#### What you should do:
Give the number of lines in the listing below that include the word "joints", with nothing more.

━━━

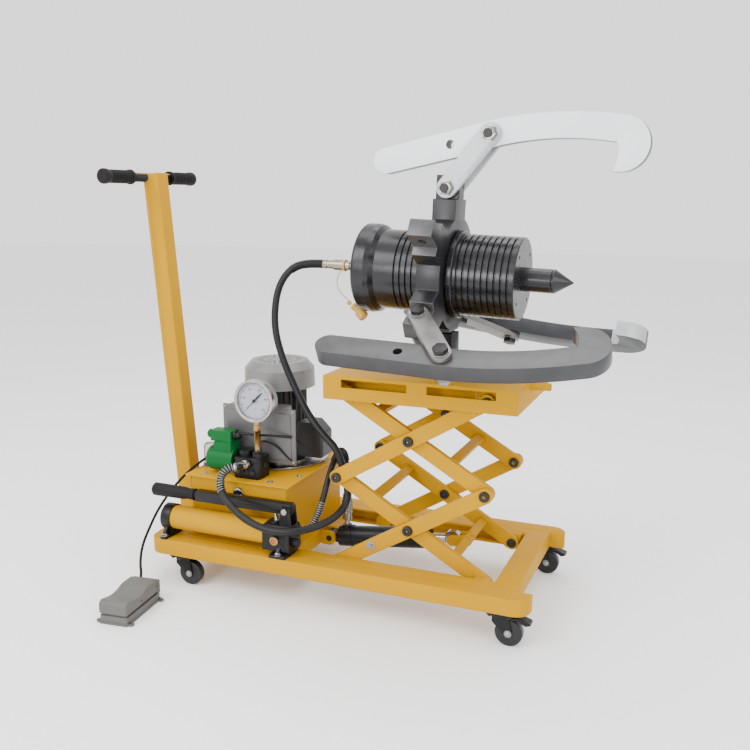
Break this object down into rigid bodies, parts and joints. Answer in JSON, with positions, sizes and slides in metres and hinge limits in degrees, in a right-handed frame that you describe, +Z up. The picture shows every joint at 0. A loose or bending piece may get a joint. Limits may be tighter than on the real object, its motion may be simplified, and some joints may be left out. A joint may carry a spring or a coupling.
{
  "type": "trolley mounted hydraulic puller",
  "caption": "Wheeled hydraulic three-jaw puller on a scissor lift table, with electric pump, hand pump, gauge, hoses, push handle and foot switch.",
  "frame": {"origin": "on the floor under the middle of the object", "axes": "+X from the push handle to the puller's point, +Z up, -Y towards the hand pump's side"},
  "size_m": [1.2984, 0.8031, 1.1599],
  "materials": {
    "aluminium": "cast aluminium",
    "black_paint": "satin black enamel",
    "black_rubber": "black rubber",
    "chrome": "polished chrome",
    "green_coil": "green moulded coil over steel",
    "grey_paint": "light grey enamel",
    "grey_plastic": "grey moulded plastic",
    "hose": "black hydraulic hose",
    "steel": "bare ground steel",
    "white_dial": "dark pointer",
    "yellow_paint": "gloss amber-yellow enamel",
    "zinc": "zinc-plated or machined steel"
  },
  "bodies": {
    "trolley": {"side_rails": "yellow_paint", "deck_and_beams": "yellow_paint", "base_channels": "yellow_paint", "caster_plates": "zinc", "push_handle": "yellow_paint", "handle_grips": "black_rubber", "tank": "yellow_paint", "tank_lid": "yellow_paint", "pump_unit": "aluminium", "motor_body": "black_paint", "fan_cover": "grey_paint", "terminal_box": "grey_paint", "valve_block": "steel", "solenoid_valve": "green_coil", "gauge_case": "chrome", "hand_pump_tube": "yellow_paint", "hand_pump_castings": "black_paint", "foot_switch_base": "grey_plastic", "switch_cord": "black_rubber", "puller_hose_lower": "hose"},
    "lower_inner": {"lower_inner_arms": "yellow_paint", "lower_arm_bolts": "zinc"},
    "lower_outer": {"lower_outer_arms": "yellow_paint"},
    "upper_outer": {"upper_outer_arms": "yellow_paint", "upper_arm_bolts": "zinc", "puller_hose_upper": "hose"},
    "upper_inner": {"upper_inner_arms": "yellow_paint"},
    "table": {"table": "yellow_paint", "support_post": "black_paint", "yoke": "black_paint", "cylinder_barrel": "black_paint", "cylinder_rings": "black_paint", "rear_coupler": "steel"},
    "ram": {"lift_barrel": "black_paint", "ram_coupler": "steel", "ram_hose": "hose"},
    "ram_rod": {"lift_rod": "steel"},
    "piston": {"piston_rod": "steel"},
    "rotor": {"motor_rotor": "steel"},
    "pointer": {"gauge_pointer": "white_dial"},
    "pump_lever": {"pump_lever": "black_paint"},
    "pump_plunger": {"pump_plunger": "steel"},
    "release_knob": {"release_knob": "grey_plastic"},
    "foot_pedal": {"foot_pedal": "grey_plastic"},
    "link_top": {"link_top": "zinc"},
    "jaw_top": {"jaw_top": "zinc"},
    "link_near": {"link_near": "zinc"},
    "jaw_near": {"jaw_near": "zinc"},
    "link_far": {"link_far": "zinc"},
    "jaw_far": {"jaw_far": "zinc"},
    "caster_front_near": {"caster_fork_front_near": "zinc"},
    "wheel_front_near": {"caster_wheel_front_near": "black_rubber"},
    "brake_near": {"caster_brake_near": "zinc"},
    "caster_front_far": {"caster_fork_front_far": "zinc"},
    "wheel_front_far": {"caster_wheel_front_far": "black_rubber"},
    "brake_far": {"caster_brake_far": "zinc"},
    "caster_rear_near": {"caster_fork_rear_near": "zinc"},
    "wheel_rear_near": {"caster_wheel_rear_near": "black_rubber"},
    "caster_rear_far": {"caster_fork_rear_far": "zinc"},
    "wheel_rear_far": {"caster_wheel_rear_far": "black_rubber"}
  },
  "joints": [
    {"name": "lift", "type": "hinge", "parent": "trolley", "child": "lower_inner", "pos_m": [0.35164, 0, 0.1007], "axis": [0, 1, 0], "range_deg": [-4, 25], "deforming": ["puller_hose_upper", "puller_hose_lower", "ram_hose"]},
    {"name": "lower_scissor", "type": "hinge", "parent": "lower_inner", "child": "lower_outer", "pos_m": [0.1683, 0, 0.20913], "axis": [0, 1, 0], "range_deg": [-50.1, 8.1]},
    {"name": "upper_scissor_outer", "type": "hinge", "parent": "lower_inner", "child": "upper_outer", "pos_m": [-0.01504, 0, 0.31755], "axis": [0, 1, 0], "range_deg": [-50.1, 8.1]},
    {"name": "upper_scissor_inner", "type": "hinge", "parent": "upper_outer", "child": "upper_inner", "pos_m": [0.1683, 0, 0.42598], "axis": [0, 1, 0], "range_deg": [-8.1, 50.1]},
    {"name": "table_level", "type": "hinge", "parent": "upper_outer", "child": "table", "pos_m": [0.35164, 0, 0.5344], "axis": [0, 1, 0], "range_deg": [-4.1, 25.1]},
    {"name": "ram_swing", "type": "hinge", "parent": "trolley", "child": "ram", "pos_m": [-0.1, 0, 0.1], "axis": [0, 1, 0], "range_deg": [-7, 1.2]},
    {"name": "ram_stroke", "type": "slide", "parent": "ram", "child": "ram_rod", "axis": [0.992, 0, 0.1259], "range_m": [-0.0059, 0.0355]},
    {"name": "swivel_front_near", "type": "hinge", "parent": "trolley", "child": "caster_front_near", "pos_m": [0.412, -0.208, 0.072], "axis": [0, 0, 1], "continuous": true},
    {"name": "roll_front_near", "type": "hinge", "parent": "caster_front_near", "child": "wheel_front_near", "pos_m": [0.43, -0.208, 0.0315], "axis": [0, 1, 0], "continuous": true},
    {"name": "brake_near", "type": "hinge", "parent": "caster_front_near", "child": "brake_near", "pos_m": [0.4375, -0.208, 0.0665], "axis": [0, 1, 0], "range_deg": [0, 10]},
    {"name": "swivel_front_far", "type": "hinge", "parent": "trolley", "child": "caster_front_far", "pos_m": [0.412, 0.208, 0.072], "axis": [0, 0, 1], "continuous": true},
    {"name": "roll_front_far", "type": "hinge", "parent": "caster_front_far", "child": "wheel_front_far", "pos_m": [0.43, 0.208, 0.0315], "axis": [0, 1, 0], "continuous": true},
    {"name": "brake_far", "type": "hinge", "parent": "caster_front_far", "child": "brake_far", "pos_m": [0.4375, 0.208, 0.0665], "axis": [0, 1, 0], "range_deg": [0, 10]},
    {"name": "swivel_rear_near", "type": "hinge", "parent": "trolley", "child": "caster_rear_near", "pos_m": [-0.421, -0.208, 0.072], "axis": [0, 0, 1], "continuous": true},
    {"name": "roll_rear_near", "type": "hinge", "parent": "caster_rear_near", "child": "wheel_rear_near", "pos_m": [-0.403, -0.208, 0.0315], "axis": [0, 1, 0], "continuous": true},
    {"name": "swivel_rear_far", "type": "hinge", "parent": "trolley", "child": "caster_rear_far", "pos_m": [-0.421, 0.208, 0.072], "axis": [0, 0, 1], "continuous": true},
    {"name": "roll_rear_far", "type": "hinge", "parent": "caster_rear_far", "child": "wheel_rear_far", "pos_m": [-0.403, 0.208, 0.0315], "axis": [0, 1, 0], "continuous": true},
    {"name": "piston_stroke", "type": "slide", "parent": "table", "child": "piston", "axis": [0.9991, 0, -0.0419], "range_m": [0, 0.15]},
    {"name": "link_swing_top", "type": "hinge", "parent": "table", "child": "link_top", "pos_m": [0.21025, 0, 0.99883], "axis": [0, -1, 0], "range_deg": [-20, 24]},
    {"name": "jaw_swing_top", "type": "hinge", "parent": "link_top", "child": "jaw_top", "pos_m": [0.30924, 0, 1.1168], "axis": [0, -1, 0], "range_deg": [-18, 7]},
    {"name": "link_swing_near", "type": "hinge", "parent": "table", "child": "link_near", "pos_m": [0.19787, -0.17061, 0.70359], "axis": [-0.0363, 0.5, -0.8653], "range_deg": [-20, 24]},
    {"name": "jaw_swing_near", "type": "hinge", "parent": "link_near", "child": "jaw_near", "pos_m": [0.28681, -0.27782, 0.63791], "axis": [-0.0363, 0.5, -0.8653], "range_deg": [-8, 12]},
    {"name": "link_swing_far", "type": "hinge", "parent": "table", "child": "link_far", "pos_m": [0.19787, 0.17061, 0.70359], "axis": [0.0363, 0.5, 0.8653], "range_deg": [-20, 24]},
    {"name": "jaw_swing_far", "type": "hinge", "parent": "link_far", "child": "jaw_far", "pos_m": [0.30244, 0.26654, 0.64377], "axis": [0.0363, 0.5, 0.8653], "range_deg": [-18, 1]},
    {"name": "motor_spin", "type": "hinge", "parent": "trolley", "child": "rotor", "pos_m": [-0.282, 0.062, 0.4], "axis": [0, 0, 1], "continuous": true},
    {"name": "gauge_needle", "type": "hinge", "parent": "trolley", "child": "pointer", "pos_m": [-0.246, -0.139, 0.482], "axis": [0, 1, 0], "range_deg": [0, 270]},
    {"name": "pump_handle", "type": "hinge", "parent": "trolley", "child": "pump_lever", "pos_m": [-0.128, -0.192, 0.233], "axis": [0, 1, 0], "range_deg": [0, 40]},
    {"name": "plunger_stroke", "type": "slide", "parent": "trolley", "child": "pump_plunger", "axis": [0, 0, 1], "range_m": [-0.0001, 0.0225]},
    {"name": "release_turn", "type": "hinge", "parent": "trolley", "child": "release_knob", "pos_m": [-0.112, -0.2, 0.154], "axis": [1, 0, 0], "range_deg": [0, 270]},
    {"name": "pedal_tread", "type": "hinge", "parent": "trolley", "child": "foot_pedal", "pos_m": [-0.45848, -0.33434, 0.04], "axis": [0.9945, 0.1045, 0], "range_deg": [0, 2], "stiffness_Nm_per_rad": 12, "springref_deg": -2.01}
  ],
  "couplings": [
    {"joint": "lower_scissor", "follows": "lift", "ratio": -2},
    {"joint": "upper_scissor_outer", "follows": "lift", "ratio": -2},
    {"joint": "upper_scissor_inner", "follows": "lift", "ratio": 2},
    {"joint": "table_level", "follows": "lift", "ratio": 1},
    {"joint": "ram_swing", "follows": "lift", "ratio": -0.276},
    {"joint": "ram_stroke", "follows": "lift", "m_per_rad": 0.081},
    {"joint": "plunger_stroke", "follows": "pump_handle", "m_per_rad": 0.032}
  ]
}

━━━

#### Response to the exercise:
2